Pour ce qui est du Cameroun, ne pourrions-nous pas créer dans la capitale une imposante place de l'Afrique sur laquelle serait érigé un grand monument qu'entoureraient les drapeaux des pays africains ? Ne pourrions-nous pas désormais annoncer sur la totalité des medias nationaux, officiels comme privés les fêtes nationales des autres Etats africains, annonces suivies pourquoi pas d'un message personnel radiodiffusé et télévisé du chef de l'état camerounais à l'endroit de ses homologues et des frères africains concernés ? Ces mesures auraient le double avantage d' être économiquement peu coûteuses et surtout de s'avérer efficaces dans l'optique d'un rapprochement toujours plus étroit entre le Cameroun et les Etats africains frères. En plus de démontrer une réelle implication du Cameroun dans la vie politique, économique et culturelle du continent, elles pourraient favoriser une coopération et des échanges plus intenses avec nos frères africains. Après tout, que signifie une union africaine si ce n'est au préalable l'union des cœurs, la reconnaissance d'un lien ancestral et une place que nous accordons à nos frères, à nos sœurs dans nos vies ?

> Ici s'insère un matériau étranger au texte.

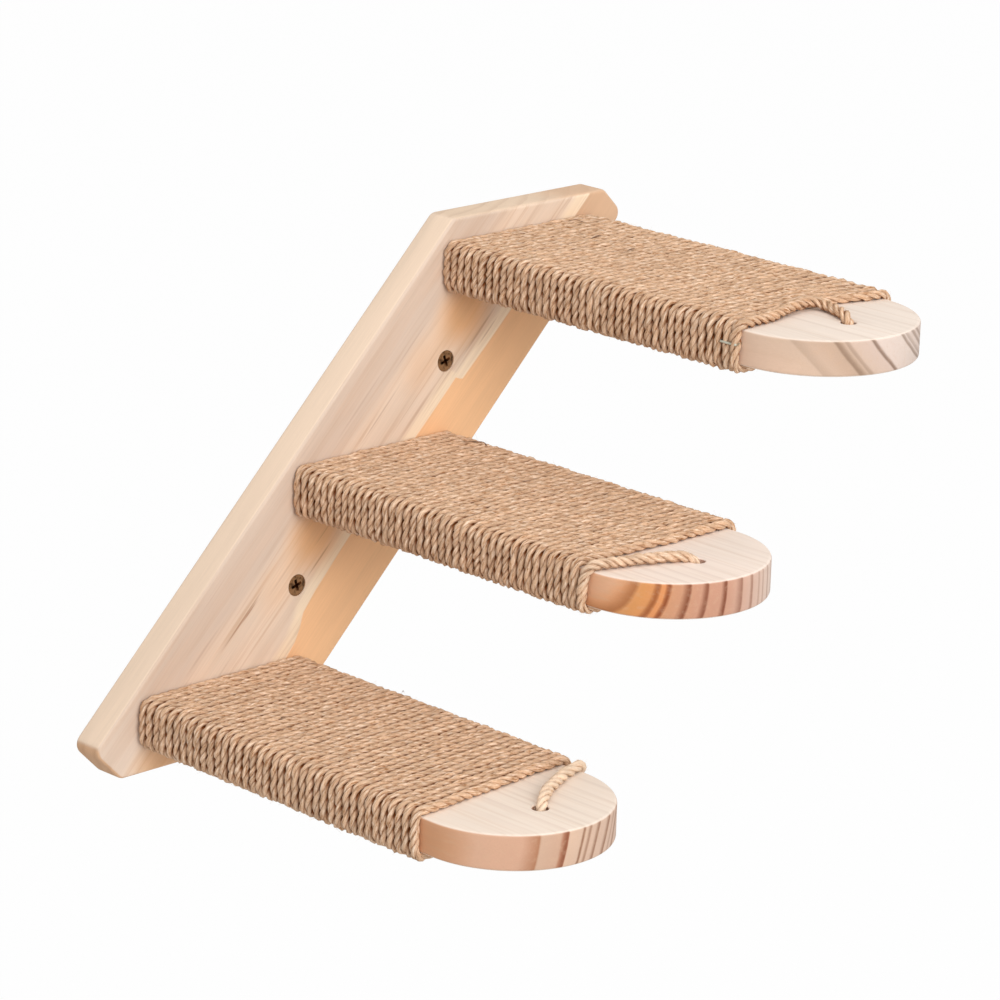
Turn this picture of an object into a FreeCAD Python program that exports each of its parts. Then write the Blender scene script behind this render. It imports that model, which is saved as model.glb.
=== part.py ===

Des conditions pour cette union des cœurs doivent être créées à l'intérieur de chaque Etat africain déjà à travers des programmes éducatifs qui seraient enseignés dans les écoles, présentés sur les chaînes de télévision et qui mettraient l'accent sur nos liens culturels qui font de nous une grande famille. Des actes symboliques peuvent commencer à consolider notre volonté d'unité.
La diversité africaine que l'on retrouve au sein des populations du Cameroun à mon avis pourrait faire de notre pays un artisan privilégié des grandes retrouvailles africaines. Le Cameroun doit jouer son rôle historique de pont entre les différents peuples d'Afrique. Ne pas le faire serait un échec. Nous aurions alors failli à la mission que l'histoire et les ancêtres nous ont confiée. Nous ne pouvons pas nous permettre d'échouer. L'histoire frappe à notre porte. Il nous revient de répondre à cet appel.